Church of Marvels
This is a book of hate and violence. Starting in a fairground on New York’s Coney Island in 1895, a mother and her girl children face problems, and a new-born baby is found in a night-soil tub.
I have never come across a book so full of hatred, filth, death, injury and deceit. It is disturbing that such a well-written story as Church of Marvels should be so gruellingly upsetting and extremely harrowing. Should I condemn it because of this? The most remarkable part of this book is the tremendous amount of reminiscence. The main character, whoever she is at the time, continually sees things around her that bring to mind events and people. There is almost no dialogue.
Large parts are incomprehensible, with female names for males and the reverse. Sylvan is a boy, Alphie is a tart, and we have a large number of teenage girls in an asylum who do nothing but rant and hurt each other, as they are disciplined by the nurses.

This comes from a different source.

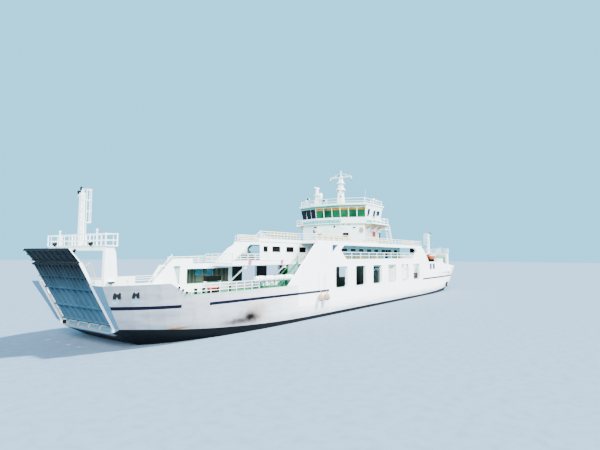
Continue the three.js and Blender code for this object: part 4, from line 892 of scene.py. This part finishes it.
# Fittings on the tower's aft half. Columns: y, z, half width, half height, stand-off; y beyond the
# middle face's edge lies on the slanted face
DARK_FITTINGS = (
    (3.06, 12.8, 0.2, 0.27, 0.16), (1.7, 12.35, 0.5, 0.12, 0.1), (-1.31, 13.53, 0.15, 0.14, 0.12),
    (-3.4, 12.1, 0.5, 0.33, 0.3), (-4.76, 13.34, 0.24, 0.09, 0.1), (2.76, 13.54, 0.42, 0.1, 0.1),
)
PALE_FITTINGS = (
    (-2.76, 13.36, 0.42, 0.2, 0.1), (0.2, 12.1, 0.5, 1.35, 0.05), (2.6, 13.1, 0.35, 0.3, 0.14),
)
TEAL_FITTINGS = ((-2.95, 14.0, 0.17, 0.1, 0.25), (-3.85, 14.0, 0.17, 0.1, 0.25))
HORN_Y, HORN_Z = -5.95, 12.95


def on_tower_face(y):
    """Point on the tower's aft wall at that y, and the outward direction there."""
    run = BRIDGE["half"] - BRIDGE["end_half"]
    slant = BRIDGE["end"] - BRIDGE["shoulder"]
    beyond = max(0.0, abs(y) - BRIDGE["end_half"]) / run
    x = BRIDGE_X - BRIDGE["end"] + slant * beyond
    out = Vector((-1, 0, 0)) if beyond == 0 else Vector((-run, math.copysign(slant, y), 0)).normalized()
    return x, out


def add_tower_fitting(solid, row):
    y, z, half_y, half_z, stand_off = row
    x, out = on_tower_face(y)
    centre = Vector((x, y, z))
    along = Vector((-out.y, out.x, 0)) * half_y
    low = [centre + along - out * 0.02, centre - along - out * 0.02,
           centre - along + out * stand_off, centre + along + out * stand_off]
    if signed_area([(p.x, p.y) for p in low]) < 0:
        low.reverse()
    solid.rings([[p + Vector((0, 0, dz)) for p in low] for dz in (-half_z, half_z)])


def add_tower_details():
    for name, turned in (("aft", AS_DRAWN), ("fore", half_turn(BRIDGE_X))):
        for kind, rows, paint, slot in (
            ("dark", DARK_FITTINGS, DARK, "dark_steel"), ("pale", PALE_FITTINGS, TRIM, "house_white"),
            ("teal", TEAL_FITTINGS, RACK_GREEN, "deck_green"),
        ):
            solid = Solid(turned)
            for row in rows:
                add_tower_fitting(solid, row)
            solid.piece(f"tower_{kind}_{name}", paint, slot)
        # Round horn on the slanted face
        horn = Solid(turned)
        x, out = on_tower_face(HORN_Y)
        centre = Vector((x, HORN_Y, HORN_Z))
        horn.bar(centre, centre + out * 0.35, 0.14, 0.4, 18)
        horn.bar(centre + out * 0.2, centre + out * 0.5, 0.08, 0.1, 12)
        horn.piece(f"tower_horn_{name}", TAN, "fender_tan", smooth=40)
        boxes = Solid(turned)
        boxes.box((0.3, 1.15), (-6.72, -6.48), (11.95, 12.72))
        boxes.piece(f"fire_box_{name}", RED, "boat_orange")
        door = Solid(turned)
        door.box((3.0, 3.55), (-6.55, -6.48), (SUN_DECK, 12.65))
        door.piece(f"tower_door_{name}", SLATE_GLASS)
        pipes = Solid(turned)
        for pipe_x in (-0.4, 2.4):
            pipes.post(pipe_x, -6.6, SUN_DECK, 14.0, 0.05)
        pipes.bar((-0.8, -6.55, 12.9), (-0.8, -6.85, 12.9), 0.12, 0.2, 12)
        pipes.bar((2.0, -6.55, 12.9), (2.0, -6.85, 12.9), 0.1, 0.16, 12)
        pipes.piece(f"tower_pipes_{name}", TRIM)


add_tower_details()


STEPS_TOP, STEPS_FOOT = Vector((5.2, 0, 13.25)), Vector((6.3, 0, SUN_DECK))
STEPS_INNER, STEPS_OUTER = 6.8, 7.6


def add_wing_details(hand, side):
    under = Solid()
    inner, outer = side * 6.56, side * 7.95
    # Tan underside of the wing: painted shade
    under.cross_plate([(inner, 13.2), (outer, 13.86), (outer, 13.93), (inner, 13.93)], (-2.5, 3.8))
    under.piece(f"wing_underside_{hand}", TAN)
    # Landing below the wing, and steps from it down to the sun deck
    step = Solid()
    step.box((3.2, 5.2), span(side * 5.9, side * 7.7), (13.2, 13.32))
    step.railing([(3.3, side * 7.65, 13.3), (5.1, side * 7.65, 13.3)], 0.8, 2, 0.9)
    count, hand_rail = 9, Vector((0, 0, 0.85))
    for i in range(count):
        x, y, z = STEPS_TOP.lerp(STEPS_FOOT, (i + 0.5) / count)
        step.box((x - 0.13, x + 0.15), span(side * STEPS_INNER, side * STEPS_OUTER), (z, z + 0.05))
    for y in (side * STEPS_INNER, side * STEPS_OUTER):
        top, foot = [end + Vector((0, y, 0)) for end in (STEPS_TOP, STEPS_FOOT)]
        step.bar(top, foot, 0.06)
        step.bar(top + hand_rail, foot + hand_rail, 0.03)
        for share in (0.0, 0.5, 1.0):
            at = top.lerp(foot, share)
            step.bar(at, at + hand_rail, 0.03)
    step.piece(f"wing_steps_{hand}", TRIM)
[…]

The main element of the story is the thoughts and reminiscences of Odile, following her upbringing in the circus and her traumatic times in the streets of Manhattan. The author describes in colourful, smelly horror all the passions of her characters’ lives. By the middle of the book, conversations between circus performers in trouble take over from the lengthy descriptions of low-life, but the story is still being told, not shown, and we soon revert to a lengthy narrative.
There is a hint of a love story towards the end, and a mention of the Civil War, but most of the book is a straightforward account of the degradation of life in late 19th-century New York.